La promessa di un lavoro regolare, la via legale per costruirsi un futuro, si trasforma per molti migranti in una trappola. Dietro i decreti flussi, nati per regolare gli ingressi e rispondere ai fabbisogni del mercato, si nasconde oggi una macchina di sfruttamento che riproduce in forme nuove antiche disuguaglianze. È la denuncia che emerge dal Dossier Statistico Immigrazione 2025, realizzato dal centro studi Idos, che dedica un capitolo ai dati del Numero verde nazionale Antitratta (800 290 290). L’analisi di undici anni di segnalazioni – oltre 800 prese in carico l’anno – racconta di un rovesciamento: lo sfruttamento sessuale, un tempo predominante, arretra; quello lavorativo avanza e oggi rappresenta quasi quattro casi su dieci.
“In undici anni – si legge nel Dossier – le prese in carico per sfruttamento sessuale sono scese dal 50% al 24%, mentre quelle per sfruttamento lavorativo hanno raggiunto il 38,2%, con un raddoppio dei casi che coinvolgono uomini adulti.”
Il 2024, definito dalla Relazione del Numero verde “l’anno degli inganni”, segna la comparsa di un nuovo meccanismo di tratta: quello che passa per la burocrazia e i canali ufficiali. Nel secondo semestre dell’anno, un monitoraggio mirato ha fatto emergere un sistema di truffe legato proprio ai decreti flussi: intermediari che, dietro pagamento, promettono l’ingresso regolare in Italia, gestendo le pratiche fino al rilascio del visto, per poi sparire insieme ai datori di lavoro fittizi. Il risultato, spiega Idos, è che “139 lavoratori migranti provenienti da Tunisia, Marocco, India ed Egitto si sono ritrovati privi di un’occupazione regolare e in condizione di vulnerabilità”. Ma il numero, avvertono gli autori, è solo la punta dell’iceberg di un fenomeno che rischia di estendersi ben oltre le segnalazioni ufficiali.
Attivo dal 2000, il Numero verde Antitratta è uno strumento chiave di quella politica di tutela inaugurata nel 1998 con l’articolo 18 del Testo unico sull’immigrazione: una norma pionieristica che riconosceva alle vittime di tratta un permesso di soggiorno indipendente dalla collaborazione giudiziaria. Un principio avanzato, oggi messo in crisi da una realtà che sfrutta proprio le vie legali per perpetuare la subordinazione.
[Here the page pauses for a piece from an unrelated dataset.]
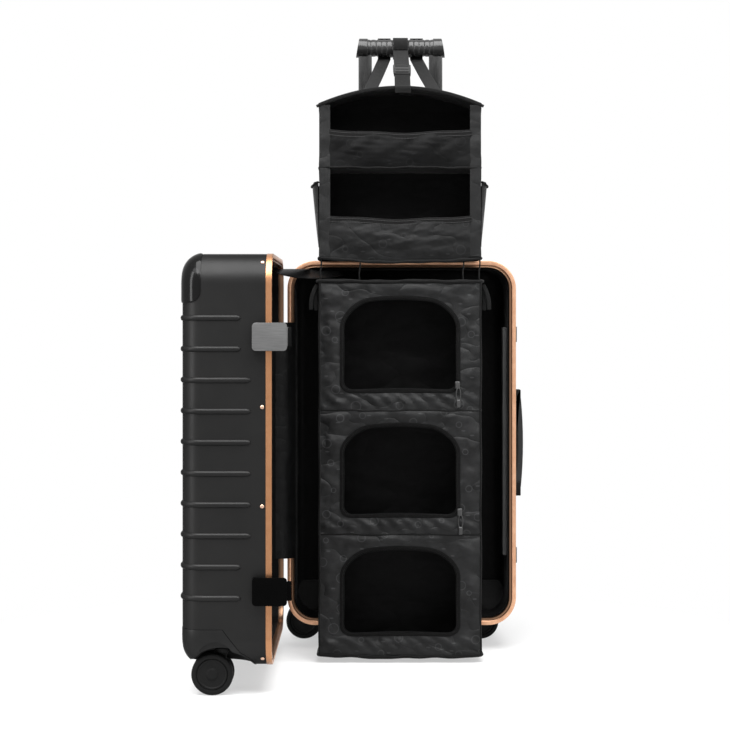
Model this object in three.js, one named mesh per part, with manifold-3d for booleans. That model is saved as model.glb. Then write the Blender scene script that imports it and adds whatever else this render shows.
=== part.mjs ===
import * as THREE from 'three';
import { mergeVertices } from 'three/addons/utils/BufferGeometryUtils.js';
import Module from 'manifold-3d';

// A carry-on suitcase with a metal frame, standing open on its casters, with a fabric shelf
// organizer hung from its trolley handle. Millimetres, +Z up, the viewer looks along +Y.
// Case frame: X = 0 on the middle of the base half, Y = 0 on its mating plane, Z = 0 on the floor.
// The lid is drawn closed in the case frame and then swung open about the hinge axis.

const wasm = await Module();
wasm.setup();

// Clearances shared by all pieces
const gap = 0.3;
const overrun = 3;
const smallestEdge = 0.02;

// Driving sizes of the two pressed shells
const shell = {
  width: 326,
  height: 520,
  floorGap: 36.6,
  baseDepth: 145,
  lidDepth: 114,
  cornerRadius: 39,
  edgeRadius: 27,
  wall: 1.2,
  matingGap: 0.5,
  smallestRadius: 2,
};
const halfWidth = shell.width / 2;
const halfHeight = shell.height / 2;
const caseBottom = shell.floorGap;
const caseTop = shell.floorGap + shell.height;
const caseMiddle = (caseBottom + caseTop) / 2;
const cornerSteps = 6;
const edgeSteps = 4;

// Pressed ribs, which run round the outer face and onto both side walls
const rib = {
  rows: 10,
  lowMargin: 88.4,
  highMargin: 81.05,
  width: 6,
  height: 2.4,
  sink: 1,
  taper: 5,
  shortStart: 38.5,
  longStart: 26,
  shortRows: 2,
};
const ribSectionShares = [[-0.5, 0], [-0.38, 0.75], [0, 1], [0.38, 0.75], [0.5, 0]];
const ribEndShare = -0.15;

// Frame rail round each mouth, seated over the shell's edge and riveted through it
const rail = {
  proud: 0.6,
  depth: 7.6,
  band: 6.4,
  groove: 1.5,
  grooveDepth: 2.5,
  face: 9,
  lipDepth: 10,
  flange: 1.6,
  flangeDepth: 18,
};
const rivet = { depth: 12, radius: 2.4, head: 0.9, shank: 1.2, sides: 8, heights: [364, 240] };

// Fabric linings
const lining = { inset: 9.4, thickness: 1.2, mouth: 7, baseBack: 96, lidBack: 110 };

// Corner caps on the top outer corners
const cap = { thickness: 1.3, width: 45, height: 62, depth: 25 };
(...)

È una tratta che non ha più bisogno di catene visibili – osserva Idos – si serve della burocrazia, dei decreti e delle promesse di legalità per rendere invisibili le nuove forme di schiavitù. Nei dati più recenti, la sproporzione è evidente: nell’ultimo semestre del 2024, l’80% delle prese in carico riguarda sfruttamento lavorativo, contro il 16% legato alla prostituzione. Le prese in carico di donne calano del 9,8%, quelle di minori crollano del 63,6%, mentre i casi che coinvolgono uomini adulti raddoppiano.
La politica alimenta la vulnerabilità: mentre il governo continua a presentare i decreti flussi come strumento di “ingresso regolare e sicuro”, la realtà restituisce un quadro opposto: un dispositivo che, in assenza di controlli efficaci e di percorsi di integrazione reale, finisce per alimentare lo stesso sfruttamento che dichiara di combattere. “Il lavoro regolare non può nascere dall’inganno”, ricorda Idos. “Quando le vie legali diventano ostacoli insormontabili, la vulnerabilità diventa il terreno fertile per le reti di tratta.”
Il Dossier Statistico Immigrazione 2025 sarà presentato il 4 novembre a Roma, con iniziative parallele in tutte le regioni. Ma il messaggio politico è già chiaro: la legalità formale, da sola, non basta. Servono diritti esigibili, controlli veri e un modello migratorio che metta al centro le persone, non la loro forza lavoro.